A tumba da Santa Casa
A nossa Santa Casa de Misericórdia é anterior ao Hospital da Sociedade Portuguesa Beneficiente do Amazonas, e embora não seja uma das mais antigas do País, pois data da segunda metade do século XIX, enquanto as do Rio e de Santos são do século XVI, e mesmo a de Belém é do século XVII, sempre foi um local onde se praticava uma das três virtudes teologais: a Caridade, sob a forma das Misericórdias Materiais de cuidar dos doentes e enterrar os mortos, embora existam outras como dar de comer a quem tem fome, dar de beber a quem tem sede, vestir os nus, cuidar dos órfãos, dos enjeitados e das viúvas de bom proceder, obrigações da sociedade que foram sendo transferidas para o Estado Social, pouco a pouco avançando sobre essas obrigações, mediante o pagamento de impostos e da perda progressiva da liberdade, que assumiria fria e sem amor social essas funções. E hoje temos uma população descompromissada que repassa suas obrigações ao governo e nada faz pelo próximo, salvo as exceções da regra. Em suma, uma população sem Caridade e sem Amor ao próximo. O resultado é que a magnífica instituição das Santas Casas de outras épocas encontra-se hoje falida. A nossa foi abandonada, apesar da sua capacidade de atendimento de mais de 400 leitos, de uma Maternidade e de um pronto atendimento, em pleno centro da cidade. Dá pena de se ver um gigantesco patrimônio destruído pela incúria e insensibilidade de diversos governos e institutos, destruidores daquelas instituições venerandas ao pagar baixos preços por internamentos a entidades incapazes de inventar despesas fictícias ou inexistentes, pelos seus internamentos e procedimentos, como compensação.

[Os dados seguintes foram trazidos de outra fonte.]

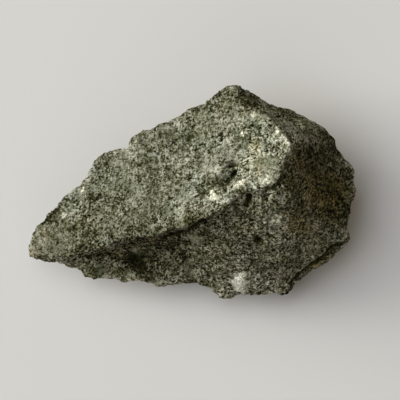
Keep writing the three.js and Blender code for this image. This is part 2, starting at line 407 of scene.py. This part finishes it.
# ---------------------------------------------------------------- markings, as soft masks
# Ovals on the plan: column, row, half-width, half-length, turn, strength.
SPOTS = [  # cream feldspar
    (213.5, 196, 4.6, 6.0, 0.3, 1.6),
    (219, 201, 4.5, 4.0, 0.0, 0.7),
    (253.5, 115, 4.5, 3.2, 0.3, 0.95),
    (251.5, 166.5, 3.0, 4.2, 0.0, 1.2),
    (263, 179, 5.0, 4.5, 0.0, 1.2),
    (277, 131, 4.0, 5.0, -0.3, 0.85),
    (273, 140, 4.5, 3.5, 0.0, 0.85),
    (284, 140, 9.0, 3.0, -0.7, 0.85),
    (289, 150, 3.0, 8.0, 0.0, 0.5),
    (266, 155, 4.0, 2.5, 0.3, 0.8),
    (250.5, 149, 2.8, 8.0, 0.4, 0.7),
    (258, 151, 2.8, 7.0, -0.5, 0.7),
    (239, 184, 3.2, 12.0, -0.95, 1.0),
    (217, 170, 7.0, 4.0, 0.2, 0.8),
    (242.5, 134.5, 4.5, 2.6, 0.4, 0.8),
    (240, 281.5, 7.8, 10.5, 0.1, 2.0),
    (246, 290, 4.0, 4.0, 0.0, 0.8),
    (209, 250, 8.0, 2.6, -0.6, 0.5),
    (285, 222, 4.0, 6.0, 0.2, 0.6),
    (317, 247, 5.0, 3.5, 0.0, 0.5),
    (64, 215.5, 3.2, 3.6, 0.0, 1.0),
    (81.5, 190, 3.2, 4.4, -0.3, 0.95),
    (114, 193, 4.5, 4.5, 0.0, 0.5),
    (181, 208, 3.0, 7.0, -0.6, 0.7),
    (136, 142, 2.0, 4.5, 0.4, 0.6),
    (205, 150, 3.5, 3.0, 0.0, 0.5),
    (92, 152, 2.0, 2.0, 0.0, 0.5),
    (259, 210, 4.0, 6.0, 0.0, 0.5),
]
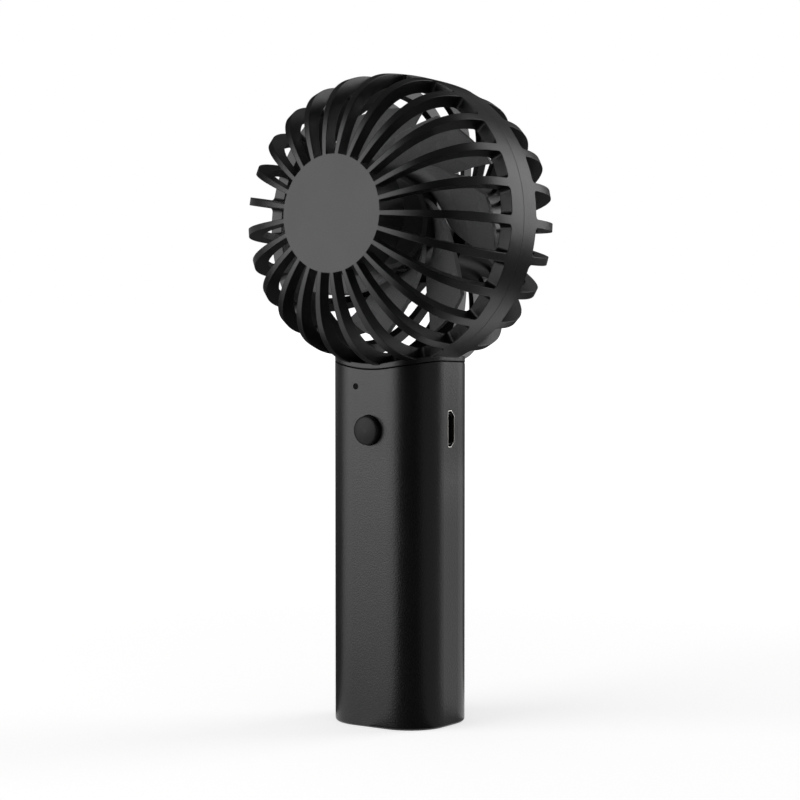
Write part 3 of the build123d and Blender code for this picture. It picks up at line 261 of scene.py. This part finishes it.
BLACK = (0.006, 0.006, 0.0065)
# Painted light and painted shade on the one impeller moulding: its blades are lightened to grey and its
# hub is darkened to near black.
BLADE_PAINTED_LIGHT_GREY = (0.24, 0.24, 0.246)
HUB_PAINTED_SHADE = (0.03, 0.03, 0.031)
JOINTS = {joint["name"]: joint for joint in frame["record"]["behaviour"]["joints"]}
AXLE = JOINTS["impeller_spin"]
AXLE_PLACE = AXLE["pos_m"]
AXLE_AXIS = AXLE["axis"]
# Distances from the axle over which the hub's painted shade gives way to the blades' painted light.
HUB_REACH = 11.8 * MM
BLADE_REACH = 14.3 * MM

NOISE_LOW = 0.3
NOISE_HIGH = 0.7
EDGE_SAMPLES = 6
BROAD_GRAIN = 14 * MM
PLASTIC_SHEEN = 0.03
METAL_SHEEN = 0.05
METAL_EDGE = 0.06 * MM
MARK_DEPTH = 0.002 * MM
PEEL_GRAIN = 0.5 * MM
PEEL_DEPTH = 0.01 * MM
CLOUD_GRAIN = 0.8 * MM


def noise(tree, grain, detail=2.0, stretch=(1, 1, 1)):
    """Noise in the object's own coordinates, with features about one grain across."""
    place = tree.nodes.new("ShaderNodeTexCoord")
    mapping = tree.nodes.new("ShaderNodeMapping")
    mapping.inputs["Scale"].default_value = stretch
    texture = tree.nodes.new("ShaderNodeTexNoise")
    texture.inputs["Scale"].default_value = 1 / grain
    texture.inputs["Detail"].default_value = detail
    tree.links.new(place.outputs["Object"], mapping.inputs["Vector"])
    tree.links.new(mapping.outputs["Vector"], texture.inputs["Vector"])
    return texture.outputs["Fac"]


def spread(tree, value, low, high):
    """Noise drawn out between two values."""
    mapped = tree.nodes.new("ShaderNodeMapRange")
    mapped.inputs["From Min"].default_value = NOISE_LOW
    mapped.inputs["From Max"].default_value = NOISE_HIGH
    mapped.inputs["To Min"].default_value = low
    mapped.inputs["To Max"].default_value = high
    tree.links.new(value, mapped.inputs["Value"])
    return mapped.outputs["Result"]


def mixed(tree, factor, first, second):
    """A colour between two colours, or between a colour made by other nodes and a plain one."""
    mix = tree.nodes.new("ShaderNodeMix")
    mix.data_type = "RGBA"
    tree.links.new(factor, mix.inputs[0])
    for socket, colour in ((mix.inputs[6], first), (mix.inputs[7], second)):
        if isinstance(colour, tuple):
            socket.default_value = (*colour, 1)
        else:
            tree.links.new(colour, socket)
    return mix.outputs[2]


def colour_by(tree, shader, pattern, colour, darkest, lightest=1.0):
    """Colours a shader with shades of one colour that follow a pattern."""
    dark = tuple(darkest * c for c in colour)
    light = tuple(lightest * c for c in colour)
    tree.links.new(mixed(tree, spread(tree, pattern, 0, 1), dark, light), shader.inputs["Base Color"])


def roughen_by(tree, shader, pattern, roughness, sheen):
    """Roughens a shader by a little more or less than its roughness, after a pattern."""
    changing = spread(tree, pattern, roughness - sheen, roughness + sheen)
    tree.links.new(changing, shader.inputs["Roughness"])


def soft_edges(tree, radius):
    """The surface direction with every edge rounded off a little, as a mould leaves it."""
    rounded = tree.nodes.new("ShaderNodeBevel")
    rounded.samples = EDGE_SAMPLES
    rounded.inputs["Radius"].default_value = radius
    return rounded.outputs["Normal"]


def bumped(tree, height, depth, base=None):
    """The surface direction over small bumps, on top of a base direction where there is one."""
    bump = tree.nodes.new("ShaderNodeBump")
    bump.inputs["Distance"].default_value = depth
    bump.inputs["Strength"].default_value = 1.0
    tree.links.new(height, bump.inputs["Height"])
    if base is not None:
        tree.links.new(base, bump.inputs["Normal"])
    return bump.outputs["Normal"]


def moulded_plastic(
    name, colour, roughness, grain=0.28 * MM, depth=0.012 * MM, specular=0.5, edge=0.12 * MM
):
    """Moulded plastic from a spark-eroded tool: an even grain, and broad faint changes of sheen.

    Its edges look rounded off to the given radius.
    """
    made, tree, shader = new_material(name)
    fine = noise(tree, grain, detail=3)
    broad = noise(tree, BROAD_GRAIN, detail=3)
    colour_by(tree, shader, fine, colour, darkest=0.86, lightest=1.16)
    roughen_by(tree, shader, broad, roughness, PLASTIC_SHEEN)
    shader.inputs["Specular IOR Level"].default_value = specular
    normal = bumped(tree, fine, depth, soft_edges(tree, edge))
    tree.links.new(normal, shader.inputs["Normal"])
    return made


def impeller_plastic(name, roughness):
    """The impeller's plastic, one moulding: painted shade makes the hub near the axle almost black, and
    painted light makes the blades a lighter satin grey.
    """
    made = moulded_plastic(name, BLADE_PAINTED_LIGHT_GREY, roughness, edge=0.2 * MM)
    tree = made.node_tree
    shader = tree.nodes["Principled BSDF"]
    blades = shader.inputs["Base Color"].links[0].from_socket
    place = tree.nodes.new("ShaderNodeTexCoord")
    middle = new_operation(tree, "ShaderNodeVectorMath", "SUBTRACT")
    middle.inputs[1].default_value = AXLE_PLACE
    across = new_operation(tree, "ShaderNodeVectorMath", "CROSS_PRODUCT")
    across.inputs[1].default_value = AXLE_AXIS
    reach = new_operation(tree, "ShaderNodeVectorMath", "LENGTH")
    ramp = tree.nodes.new("ShaderNodeMapRange")
    ramp.interpolation_type = "SMOOTHSTEP"
    ramp.inputs["From Min"].default_value = HUB_REACH
    ramp.inputs["From Max"].default_value = BLADE_REACH
    tree.links.new(place.outputs["Object"], middle.inputs[0])
    tree.links.new(middle.outputs["Vector"], across.inputs[0])
    tree.links.new(across.outputs["Vector"], reach.inputs[0])
    tree.links.new(reach.outputs["Value"], ramp.inputs["Value"])
    # Painted shade and painted light: the colour runs from near black on the hub to a lighter grey on
    # the blades, by distance from the axle.
    tree.links.new(mixed(tree, ramp.outputs["Result"], HUB_PAINTED_SHADE, blades), shader.inputs["Base Color"])
    return made


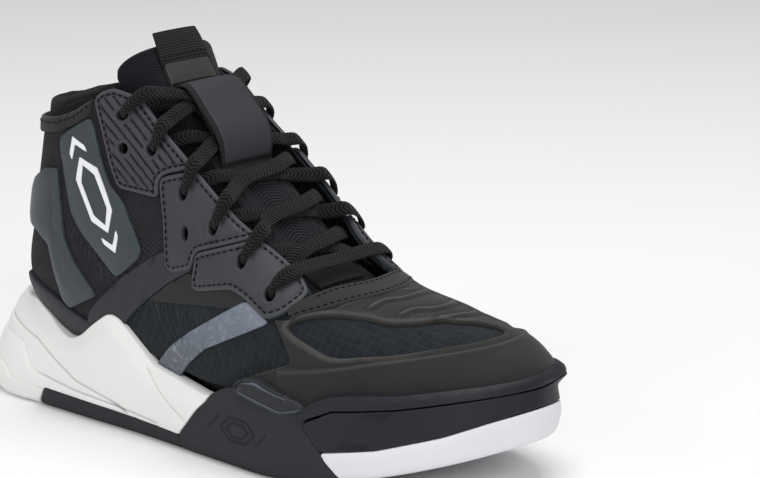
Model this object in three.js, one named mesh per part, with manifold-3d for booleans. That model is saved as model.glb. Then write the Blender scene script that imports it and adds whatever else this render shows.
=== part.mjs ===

Mas voltemos ao assunto proposto no título.
Na década de 1930, conforme anúncio nas Revistas da Associação Comercial do Amazonas, o hospital era considerado modelar. Oferecia quartos de primeira classe com banheiros e sanitários anexos, e sala de estar e de refeições aos preços de 20 e 25$000 para cavalheiros, e de 15, 20 e 30$000 para senhoras. As enfermarias de segunda classe cobravam diárias de 10$000. A alimentação era de primeira ordem e o corpo clínico composto pelos melhores médicos da cidade.
Mas logo vinha uma insólita parte desse anúncio. Mantem o serviço de condução de cadáveres, no qual são empregados luxuosos autos, observada a seguinte tabela:
Especial 500$000 2ª 140$000
1ª luxo 350$000 3ª 60$000
1ª simples 200$000 4ª 40$000
Enterrar os mortos era uma exclusividade dada pelo Município de Manaus à Santa Casa, para a sua manutenção, que para isso mantinha um velório no canto da Rua 10 de julho com a Rua Afonso Pena, de onde saiam a maior parte dos enterros de Manaus, que seguiam ora pela Ferreira Pena, ora pela Rua 10 de julho, rumo ao São João Batista. Também pertencia a ela o transporte exclusivo feito em diversos tipos de carros
Uma das tumbas da Santa Casa
A fotografia acima é a do carro especial, o de maior luxo, que custava 500$000 para ir até o Boulevard Amazonas, uma fortuna, levando os seus dois motoristas com suas fardas de casemira negra, pessoas conhecidas por todos, na época.
Este foi um dos meus grandes terrores quando criança, até aí uns oito anos de idade. Casa, para esconder-me e não ver passar o carro, e principalmente o caixão, os anjos do alto do dossel e o pano negro bordado de prata.
Havia uma tumba toda azulzinha que era para as crianças e moças virgens.
Com o tempo perdi o medo, mas tudo ficou gravado em minha memória.